IMPORTANT: While typing that last point, I came to the realization that the y value float in (0, -0, 1) is truncated. Printing the y-value for the "back wall" normals that align properly results in -0.0000000437114 for BM and -0.00000005960464 for RM. GM is simply 0. All meshes are perfectly aligned in both Blender and Godot, so it seems this discrepancy is occurring elsewhere.

I initially thought the alignment code I'm relying on fails when attempting to align to a perfectly aligned normal, but some of the other normals that alignment works with are perfectly aligned normals 🤔

Steps to reproduce

The grey mesh (GM) contains the seemingly problematic normals. It was created in blender by scaling a cube, deleting the front face, recalculating normals inside, applying all transforms, and exporting as gltf/glb (collider autogenerated with -col suffix). Generating collider separately within Godot makes no difference. Solidifying makes no difference.

image

The red mesh (RM), while seemingly similar, doesn't contain any problematic normals. It was created in blender by rotating a plane 90 degrees on x-axis, extruding front face, deleting front face, recalculating normals inside, applying all transforms, and exporting as gltf/glb (collider auto-generated with -col suffix).

image

The blue mesh (BM) is a primitive PlaneMesh made within Godot, collider generated via Mesh > Create Trimesh Static Body.

I'm attempting to align an object to a collision normal with the following function:

func align_with_normal(xform: Transform3D, normal: Vector3) -> Transform3D:
    xform.basis.y = normal
    xform.basis.x = -xform.basis.z.cross(normal)
    xform.basis = xform.basis.orthonormalized()
    return xform

Example usage:

# debug_mesh.top_level = true
# debug_mesh.position = result.position
# var xform = debug_mesh.transform
# debug_mesh.transform = align_with_normal(xform, result.normal)
# ^^^  doesn't make a difference either way  vvv 
debug_mesh.global_position = result.position
var xform = debug_mesh.global_transform
debug_mesh.global_transform = align_with_normal(xform, result.normal)

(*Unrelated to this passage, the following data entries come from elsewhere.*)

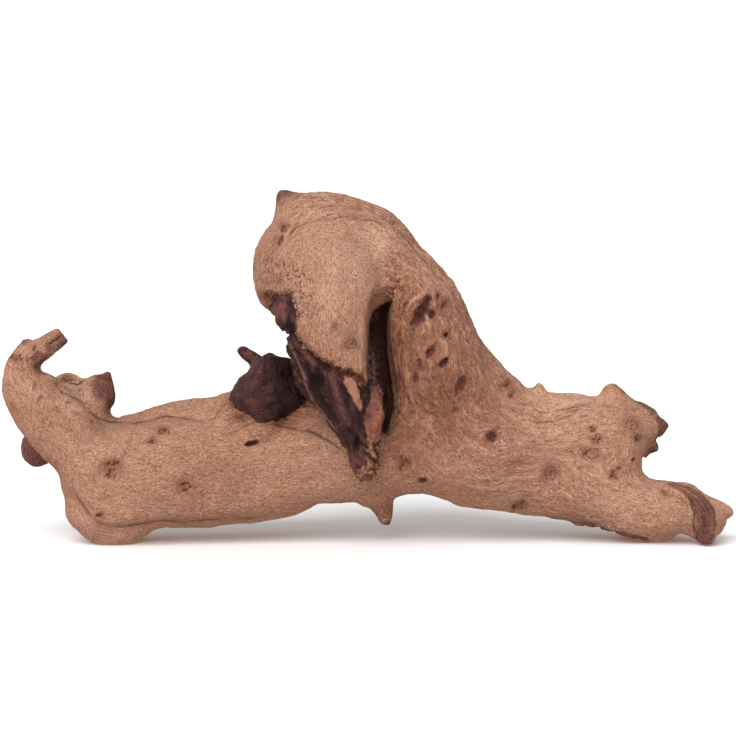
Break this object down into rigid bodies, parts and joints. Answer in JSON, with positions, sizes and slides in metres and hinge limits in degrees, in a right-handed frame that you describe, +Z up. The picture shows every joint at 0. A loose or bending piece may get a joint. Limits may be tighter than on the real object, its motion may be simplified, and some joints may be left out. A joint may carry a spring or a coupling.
{
  "type": "mopani driftwood",
  "caption": "Gnarled root wood with a hooked left end, an arched trunk that comes down in front as a beak beside a deep crevice, and a forked right end.",
  "frame": {"origin": "under the middle of the piece's box, on the surface that it stands on", "axes": "+X along the piece from the hooked end to the forked end, -Y towards the side with the beak, +Z up"},
  "size_m": [0.35, 0.0992, 0.1687],
  "materials": {
    "mopani_wood": "dry sandblasted grain"
  },
  "bodies": {
    "root": {"mopani_wood": "mopani_wood"}
  },
  "joints": []
}
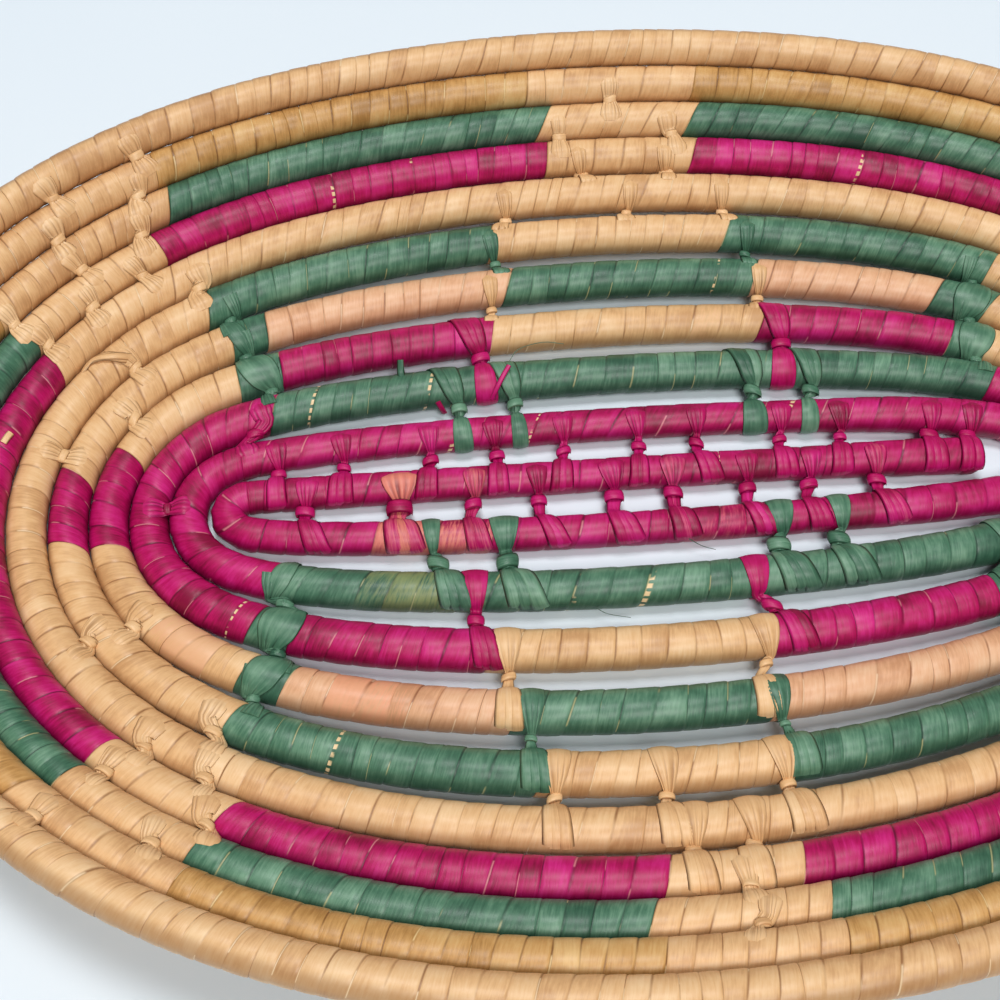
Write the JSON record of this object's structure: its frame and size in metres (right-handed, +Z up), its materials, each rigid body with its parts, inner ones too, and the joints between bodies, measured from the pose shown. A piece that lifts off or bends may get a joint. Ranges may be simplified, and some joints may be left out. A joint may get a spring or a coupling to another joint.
{
  "type": "coiled basket tray",
  "caption": "Shallow oval tray coiled from one fibre bundle wrapped in dyed palm leaf, open between the inner rows, with knotted stitches and a raised rim.",
  "frame": {"origin": "on the table plane, under the middle row where it crosses the middle of the tray's length", "axes": "+X along the tray's length, towards the end that is cut off in the picture; +Y across it, away from the viewer; +Z up, out of the tray's well"},
  "size_m": [0.3521, 0.246, 0.0339],
  "materials": {
    "core": "matt bundle of stiff grass, undyed, hidden inside the wrap",
    "magenta": "satin palm-leaf strip, dyed magenta",
    "green": "satin palm-leaf strip, dyed blue-green",
    "natural": "satin palm-leaf strip, undyed straw",
    "peach": "satin palm-leaf strip, pale peach",
    "mustard": "satin palm-leaf strip, mustard"
  },
  "bodies": {
    "root": {"core_coil": "core", "middle_wrap": "magenta", "lower_green_row": "green", "right_end_magenta": "magenta", "upper_green_row": "green", "left_end_magenta": "magenta", "lower_left_green_chain": "green", "row_2_lower_left_magenta": "magenta", "row_2_lower_natural_block": "natural", "row_2_lower_right_magenta": "magenta", "lower_right_green_chain": "green", "right_end_lower_natural": "natural", "right_end_upper_natural": "natural", "upper_right_green_chain": "green", "row_3_upper_right_magenta": "magenta", "row_3_upper_natural_block": "natural", "row_3_upper_left_magenta": "magenta", "upper_left_green_chain": "green", "left_end_upper_natural": "natural", "left_end_lower_natural": "natural", "row_3_lower_left_peach": "peach", "row_3_lower_green_block": "green", "row_3_lower_right_peach": "peach", "row_4_upper_right_peach": "peach", "row_4_upper_green_block": "green", "row_4_upper_left_peach": "peach", "row_4_lower_natural_block": "natural", "row_5_right_end_natural": "natural", "row_5_upper_natural_block": "natural", "row_5_left_end_natural": "natural", "row_5_lower_natural": "natural", "row_6_right_end_magenta": "magenta", "row_6_upper_natural": "natural", "row_6_left_end_magenta": "magenta", "lower_left_natural_corner": "natural", "row_6_lower_left_magenta": "magenta", "lower_natural_crown": "natural", "row_6_lower_right_magenta": "magenta", "lower_right_natural_corner": "natural", "row_7_right_end_green": "green", "upper_right_natural_corner": "natural", "row_7_upper_right_magenta": "magenta", "upper_natural_crown": "natural", "row_7_upper_left_magenta": "magenta", "upper_left_natural_corner": "natural", "row_7_left_end_green": "green", "row_7_lower_left_green": "green", "row_7_lower_right_green": "green", "row_8_right_end_mustard": "mustard", "row_8_upper_right_green": "green", "row_8_upper_left_green": "green", "row_8_left_end_mustard": "mustard", "row_8_lower_left_mustard": "mustard", "row_8_lower_right_mustard": "mustard", "row_9_right_end_natural": "natural", "row_9_upper_right_mustard": "mustard", "row_9_upper_left_mustard": "mustard", "row_9_left_and_lower_natural": "natural", "rim_right_end_wrap": "natural", "rim_upper_and_tail_wrap": "natural"}
  },
  "joints": []
}
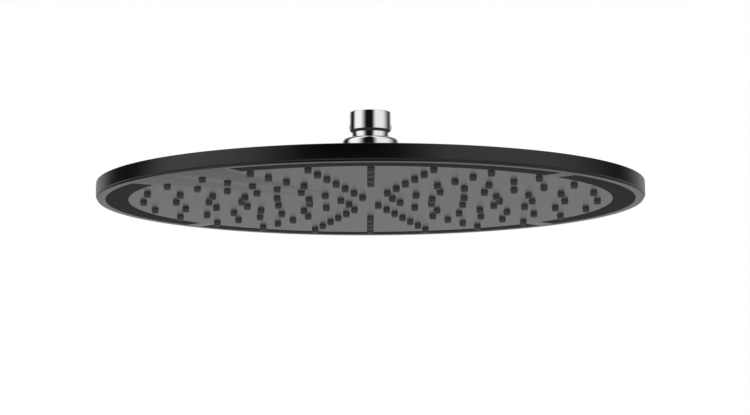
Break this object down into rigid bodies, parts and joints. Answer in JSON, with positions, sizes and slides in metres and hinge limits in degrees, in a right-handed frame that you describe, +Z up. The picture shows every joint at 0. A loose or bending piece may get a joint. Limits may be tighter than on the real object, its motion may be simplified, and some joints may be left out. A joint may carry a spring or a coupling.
{
  "type": "overhead rain shower head",
  "caption": "Wide round overhead rain shower head with a flat spray face of soft nozzles, a gloss side wall and a chrome ball joint that screws onto a shower arm.",
  "frame": {"origin": "centre of the inlet mouth, on the shower arm's thread axis", "axes": "+Z up along the inlet's thread axis, towards the shower arm; the spray face looks down -Z; -Y is the front, and the wide plain stretch of the rim band is at -X -Y"},
  "size_m": [0.35, 0.35, 0.06],
  "materials": {
    "chrome": "polished chrome plate",
    "black_plastic": "gloss black moulded plastic",
    "satin_plastic": "satin black moulded plastic",
    "matte_plastic": "matt black plastic",
    "silicone": "soft dark grey silicone",
    "rubber": "black nitrile rubber",
    "acetal": "black acetal",
    "brass": "machined brass",
    "steel": "stainless steel"
  },
  "bodies": {
    "inlet": {"inlet_connector": "chrome", "inlet_washer": "rubber", "filter_screen": "steel", "flow_regulator": "acetal", "regulator_oring": "rubber"},
    "slip_ring": {"ball_slip_ring": "acetal"},
    "seat": {"ball_seat": "acetal"},
    "head": {"ball_seal": "rubber", "collar_nut": "chrome", "hub": "chrome", "hub_gasket": "rubber", "lock_washer": "steel", "lock_nut": "brass", "top_shell": "black_plastic", "rim_oring": "rubber", "clamp_plate": "satin_plastic", "nozzle_mat": "silicone", "spray_face": "satin_plastic", "inlay_front": "matte_plastic", "inlay_right": "matte_plastic", "inlay_back": "matte_plastic", "inlay_left": "matte_plastic", "rim_screw_1": "steel", "rim_screw_2": "steel", "rim_screw_3": "steel", "rim_screw_4": "steel", "rim_screw_5": "steel", "rim_screw_6": "steel", "rim_screw_7": "steel", "rim_screw_8": "steel", "clamp_screw_1": "steel", "clamp_screw_2": "steel", "clamp_screw_3": "steel", "clamp_screw_4": "steel", "clamp_screw_5": "steel", "clamp_screw_6": "steel"}
  },
  "joints": [
    {"name": "front_back_tilt", "type": "hinge", "parent": "inlet", "child": "slip_ring", "pos_m": [0, 0, -0.0252], "axis": [1, 0, 0], "range_deg": [-10, 10]},
    {"name": "side_tilt", "type": "hinge", "parent": "slip_ring", "child": "seat", "pos_m": [0, 0, -0.0252], "axis": [0, 1, 0], "range_deg": [-10, 10]},
    {"name": "head_spin", "type": "hinge", "parent": "seat", "child": "head", "pos_m": [0, 0, -0.0252], "axis": [0, 0, 1], "continuous": true}
  ]
}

Minimal reproduction project (MRP)

normal_alignment_bug.zip

levidavidmurray commented 7 months ago

I made some changes to align_with_normal. Seems to align as expected now.

func align_with_normal(xform: Transform3D, n2: Vector3) -> Transform3D:
    var n1 = xform.basis.y.normalized()
    var cosa = n1.dot(n2)
    if cosa >= 0.99:
        return xform
    var alpha = acos(cosa)
    var axis = n1.cross(n2).normalized()
    if axis == Vector3.ZERO:
        axis = Vector3.FORWARD # normals are in opposite directions
    return xform.rotated(axis, alpha)

To any future googlers: make sure to set the object's position again after calling align_with_normal to prevent the object being out of place for a single frame.

Calinou commented 7 months ago

There's always some level of approximation expected in physics engines for performance reasons, so some values being returned as near-zero when they should technically be zero sounds expected to me.

KoB-Kirito commented 3 months ago

I searched for a solution to this for hours now. This worked in the end, but the position is mostly not correct afterwards. Just move the object after alignment and you're dandy.